Please ensure Javascript is enabled for purposes of website accessibility

Smoking is detrimental to nearly every part of your body, including your eyes. Although many people know that smoking can lead to life-threatening diseases like heart disease and cancer, they tend to be less familiar with the effects of smoking on their eyes and vision. The team at Eyesthetica wants to focus on those risks in today’s post.

Eye Diseases Linked to Smoking

Smoking is a major risk factor for serious eye diseases including cataracts, age-related macular degeneration, glaucoma, and uveitis. If left untreated, these diseases can lead to irreversible vision loss and possible blindness.

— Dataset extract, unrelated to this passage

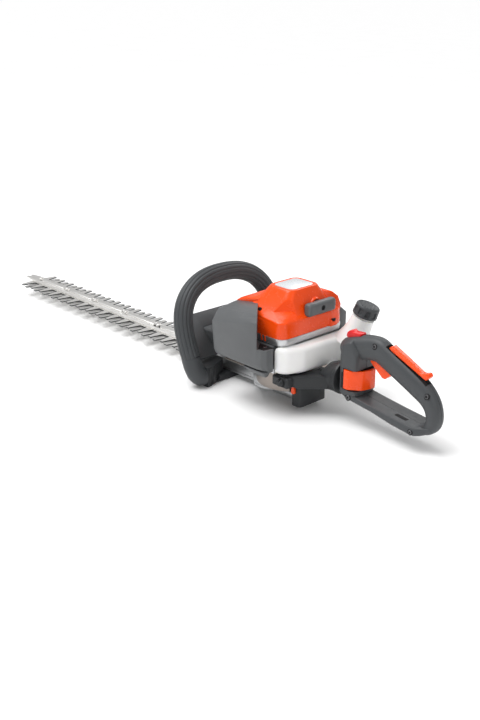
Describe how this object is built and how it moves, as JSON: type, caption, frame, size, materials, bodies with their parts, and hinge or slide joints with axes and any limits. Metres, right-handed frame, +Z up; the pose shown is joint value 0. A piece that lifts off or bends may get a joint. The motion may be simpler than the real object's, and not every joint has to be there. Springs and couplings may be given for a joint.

Smoking can also raise the risk of developing diabetes; the complications of which can significantly affect the health of the eyes. People with diabetes are more likely to develop problems like diabetic retinopathy.

Increased Risk of Dry Eye

Smokers are nearly twice as likely to have dry eyes as non-smokers. Tobacco smoke irritates the eyes and can worsen the symptoms of dry eye, which include red eyes, itchy eyes, watery eyes, and a foreign body sensation (i.e., something is stuck in the eyes).

Smoking While Pregnant

Expectant mothers that smoke subjects their unborn children to dangerous toxins. These babies are more likely to develop fetal and infant eye disorders, including crossed eyes and an underdeveloped optic nerve (which can lead to blindness).

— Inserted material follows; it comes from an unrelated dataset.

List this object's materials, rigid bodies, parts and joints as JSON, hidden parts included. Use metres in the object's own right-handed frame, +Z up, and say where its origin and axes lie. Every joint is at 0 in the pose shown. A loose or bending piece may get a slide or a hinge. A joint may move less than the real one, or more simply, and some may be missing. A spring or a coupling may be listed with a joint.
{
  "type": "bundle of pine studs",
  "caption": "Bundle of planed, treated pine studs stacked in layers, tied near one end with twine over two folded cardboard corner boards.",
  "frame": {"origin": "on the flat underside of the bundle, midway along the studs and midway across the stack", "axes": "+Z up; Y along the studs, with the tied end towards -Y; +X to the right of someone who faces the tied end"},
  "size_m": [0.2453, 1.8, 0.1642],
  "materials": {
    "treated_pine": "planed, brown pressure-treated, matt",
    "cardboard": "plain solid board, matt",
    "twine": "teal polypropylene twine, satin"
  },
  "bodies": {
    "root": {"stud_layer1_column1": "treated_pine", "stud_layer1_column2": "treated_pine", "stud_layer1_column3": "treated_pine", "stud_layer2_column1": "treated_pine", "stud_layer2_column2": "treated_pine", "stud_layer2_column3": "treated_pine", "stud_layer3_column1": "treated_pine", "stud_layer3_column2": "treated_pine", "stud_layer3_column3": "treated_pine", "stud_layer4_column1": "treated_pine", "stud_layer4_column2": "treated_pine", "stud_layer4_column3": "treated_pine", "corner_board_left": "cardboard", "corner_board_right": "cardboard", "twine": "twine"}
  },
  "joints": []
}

Women that smoke while pregnant are also more likely to give birth to premature babies, putting them at a higher risk of eye problems than babies that are born at full term.

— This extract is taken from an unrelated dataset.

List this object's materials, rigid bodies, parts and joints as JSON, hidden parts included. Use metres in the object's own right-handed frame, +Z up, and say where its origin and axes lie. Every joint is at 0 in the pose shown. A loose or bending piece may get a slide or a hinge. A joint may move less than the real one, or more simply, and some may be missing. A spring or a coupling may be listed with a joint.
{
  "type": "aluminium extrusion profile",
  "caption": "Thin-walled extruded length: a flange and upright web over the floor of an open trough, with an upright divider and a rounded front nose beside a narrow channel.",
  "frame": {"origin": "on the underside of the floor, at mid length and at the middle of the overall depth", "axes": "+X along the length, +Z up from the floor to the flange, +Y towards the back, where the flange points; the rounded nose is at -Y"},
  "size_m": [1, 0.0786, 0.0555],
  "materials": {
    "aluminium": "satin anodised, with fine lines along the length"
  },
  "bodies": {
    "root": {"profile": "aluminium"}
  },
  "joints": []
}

Affects Healing and Scarring after Surgery

Smoking can be very harmful to someone recovering from eyelid surgery or another oculoplastic procedure. The chemicals in cigarettes constrict the blood vessels, reducing blood supply to the healing tissues. Without adequate circulation, the tissues can die. The nicotine in a cigarette or even a vape pen can prevent surgical wounds from healing. Smoking is associated with a heightened risk of wound infections. Studies have also found that smokers tend to need more anesthesia during surgery, and more pain medication afterward.

It’s Not Too Late to Quit

People that quit smoking significantly lower their risk of eye diseases and poor healing after plastic surgery (not to mention, quitting helps their general health status and life expectancy). It is never too late to stop smoking and invest in the health and wellness of your eyes. The American Cancer Society’s website is a great resource for information about quitting, or you can work with your primary care physician to develop a cessation plan.